The firm, with 17 Twin Otter propellor-driven
planes, 160 employees and 80 flights a day, pays
farmers to grow and protect forests to soak up
carbon dioxide emitted by burning a total
480,000 U.S. gallons of fuel a year.
Benavides urged other airlines to follow the
example.
"Each flight to our country should have the
offset in forests and production of oxygen, so
we can finance more and more purchases of
forests," he said.
U.N. scientists say aviation, a fast-growing
sector, emits about 2% of world greenhouse gases
blamed for global warming that could bring more
droughts, floods and rising seas.
Some major airlines, such as British Airways and
Scandinavian airline SAS, offer clients an
option of paying a supplement to invest in
planting trees or in renewable energies to
offset the greenhouse gas emissions.
Nature Air instead takes an annual one-off cost
of about us$60,000 to pay farmers to protect
forests and stop clearing them for cattle
grazing. Trees absorb heat-trapping carbon
dioxide as they grow but release it when they
burn or rot.
"I'd say we've sold at least that much in
tickets and more because we're doing it," sadi
Alexi Huntley Khatjavi, Nature Air sales and
marketing director.
"There are some tour operators who will only do
business with us," he said.

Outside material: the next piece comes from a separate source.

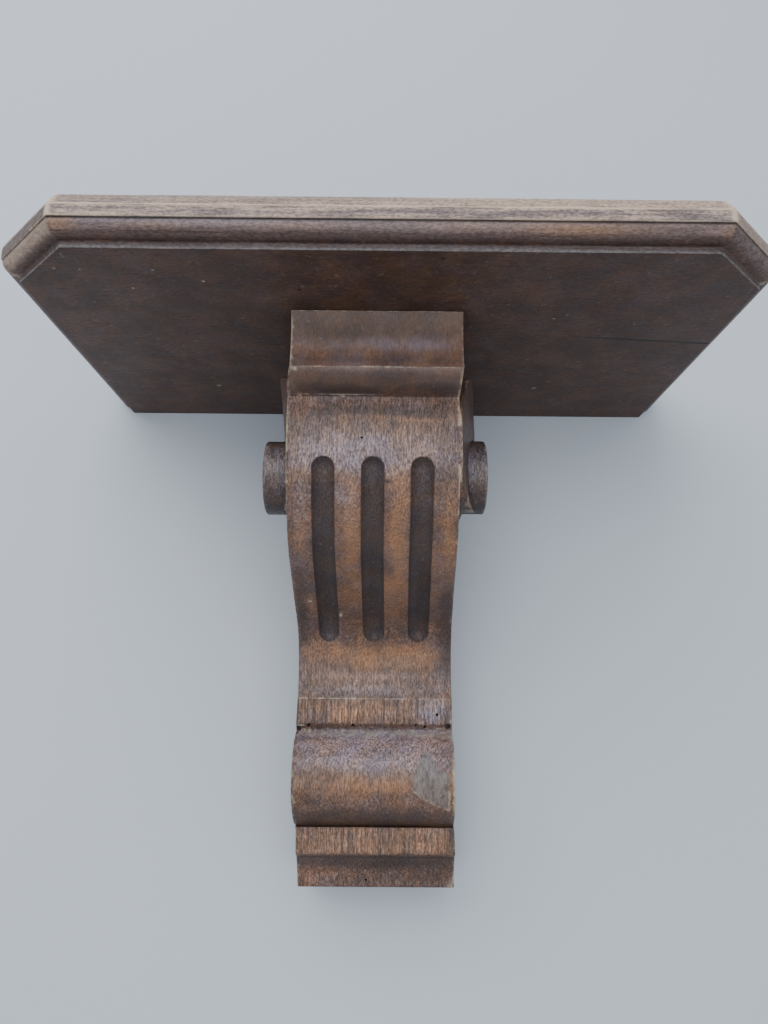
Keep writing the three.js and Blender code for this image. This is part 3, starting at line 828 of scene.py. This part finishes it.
def paintCorbel(piece):
    # Worn, dirty and coloured places, among them painted light, shade, sheen and a painted blue of sky
    # reflection, each worked out from where a vertex is.
    c = corbel
    p = vertexPoints(piece.data) / mm
    x, depth, z = p[:, 0], -p[:, 1], p[:, 2]
    half = c["width"] / 2
    line = corbelOutline()[0] + np.array([0, boardLevel])
    behind = np.interp(-z, -line[:, 1], line[:, 0]) - depth
    onFront = smoothStep(9, 6, behind) * (np.abs(x) < half + 0.3)
    wide = p * np.array([0.35, 1, 1])
    ragged = x + 3 * roughNoise(p, 9, 51), z + 1.8 * roughNoise(wide, 8, 61)
    flat = np.stack([depth, z], 1)
    wearAndLight = 0.65 * nearness(flat, patinaAndLight["capArris"], 0.4)
    wearAndLight = np.maximum(wearAndLight, 0.4 * nearness(flat, [line[0]], 0.5))
    wearAndLight = np.maximum(wearAndLight, 0.6 * nearness(flat, patinaAndLight["neckArris"], 0.4))
    # A pale line along the crevice under the cap: dust there, and a painted highlight on the scroll's top
    # arris.
    capFoot = nearness(flat, patinaAndLight["capFoot"], 0.8) * blots(x, z, patinaAndLight["topLine"])
    wearAndLight = np.maximum(wearAndLight, 0.9 * capFoot) * onFront
    edge = half - np.abs((x - settled(0 * x, z)) / (settled(half, z) - settled(0 * x, z)) * half)
    bareEdge = 0.25 + np.where(x > 0, blots(x, z, patinaAndLight["rightEdge"]), blots(x, z, patinaAndLight["leftEdge"]))
    wearAndLight = np.maximum(wearAndLight, bareEdge * np.exp(-((edge / 1.0) ** 2)) * smoothStep(4, 1.5, behind))
    frontRadius, growth = cheekSpiral()
    middle = bossMiddle() + np.array([0, boardLevel])
    around = flat - middle
    angle, radius = np.arctan2(around[:, 1], around[:, 0]), np.hypot(*around.T)
    rim = np.abs(radius - frontRadius * np.exp(growth * np.minimum(angle, math.pi / 2)))
    wearAndLight = np.maximum(wearAndLight, 0.45 * np.exp(-((rim / 1.0) ** 2)) * (np.abs(x) > half + 4) * (angle > -1.5))
    wearAndLight = np.maximum(wearAndLight, blots(x, z, patinaAndLight["bare"]) * onFront)
    # Painted light along the groove over the torus.
    wearAndLight = np.maximum(wearAndLight, 0.5 * blots(x, z, patinaAndLight["grooveLight"]) * onFront)
    # The flutes are darkened inside; the creases under the torus and at the plinth's step get painted shade.
    inFlute = smoothStep(0.35, 1.5, behind) * (np.abs(x) < 38) * (z > -22) * (z < 90) * (behind < 12)
    dirtAndShade = np.maximum(inFlute, nearness(flat, patinaAndLight["hollows"], 1.4) * (behind < 12))
    dirtAndShade = np.maximum(dirtAndShade, blots(x, z, patinaAndLight["grime"]) * onFront)
    # Painted shade inside each worm hole, where the wear is taken off.
    for middle, level, radius, hole in wormHoles:
        inHole = np.hypot(x - middle, z - level) < radius + 0.15
        inHole = inHole * smoothStep(0.2, 0.8, behind) * (behind < hole + 3)
        dirtAndShade, wearAndLight = np.maximum(dirtAndShade, inHole), wearAndLight * (1 - inHole)
    paint(piece.data, "dirtAndShade", dirtAndShade)
    # Of these masks, warm is the wood's own colour; the next is painted sheen, dark is mostly painted shade,
    # and the last a painted blue of sky reflection.
    for name in ("warm", "bloom", "dark", "cool"):
        values = blots(*ragged, patinaAndLight[name]) * onFront * (1 - 0.7 * inFlute)
        if name == "dark":  # the sides and the back are darker than the front, and the right side darker still as painted shade
            values = np.maximum(values, (0.4 + 0.25 * (x > 0)) * (1 - onFront))
        paint(piece.data, name, values)
    paint(piece.data, "calm", np.maximum(smoothStep(116, 124, z), blots(x, z, patinaAndLight["calm"])) * onFront)
    paint(piece.data, "lined", onFront * ((z < -51.6) * (z > -66.8) + 0.9 * (z < -128.3) * (z > -143.6)))
    ragged = x + latticeNoise(p, 2.5, 71), z
    inFlake = bareOf(*ragged, 0.7) * onFront
    paint(piece.data, "flake", inFlake)
    rim = 4 * inFlake * (1 - inFlake) * smoothStep(-98, -106, z)
    paint(piece.data, "wearAndLight", np.maximum(wearAndLight, 0.75 * rim))


def addNode(tree, kind, inputs=None, **settings):
    # Inputs are given by name or number, each as a value or as the socket that leads to it.
    node = tree.nodes.new(kind)
    for name, value in settings.items():
        setattr(node, name, value)
    for name, value in (inputs or {}).items():
        if isinstance(value, bpy.types.NodeSocket):
            tree.links.new(value, node.inputs[name])
        else:
            node.inputs[name].default_value = value
    return node


def colour(red, green, blue):  # with the alpha that a colour socket wants
    return (red, green, blue, 1)


def mixed(tree, factor, first, second, blend="MIX"):
    inputs = {0: factor, 6: first, 7: second}
    return addNode(tree, "ShaderNodeMix", inputs, data_type="RGBA", blend_type=blend).outputs[2]


def computed(tree, operation, first, second=0.5, clamp=False):
    inputs = {0: first, 1: second}
    return addNode(tree, "ShaderNodeMath", inputs, operation=operation, use_clamp=clamp).outputs[0]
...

The Central American
nation, with both Pacific and Caribbean coasts,
is home to many rare plants and animals that
draw many tourists.
Nature Air says it has expanded about 45% a year
and stayed profitable since 2004 when it began
paying for annual offsets totalling about 5,000
tonnes of carbon dioxide a year, helping protect
forests on the Pacific Coast.
He said that Nature Air makes annual profits
equivalent to between 4 and 7% of its sales,
after accounting for the environmental charge.
He declined to give exact figures.
Many countries such as Costa Rica, Papua New
Guinea and Brazil want any extension of the
U.N.'s Kyoto Protocol on fighting global warming
beyond 2012 to include some mechanism to reward
them for preserving or growing forests.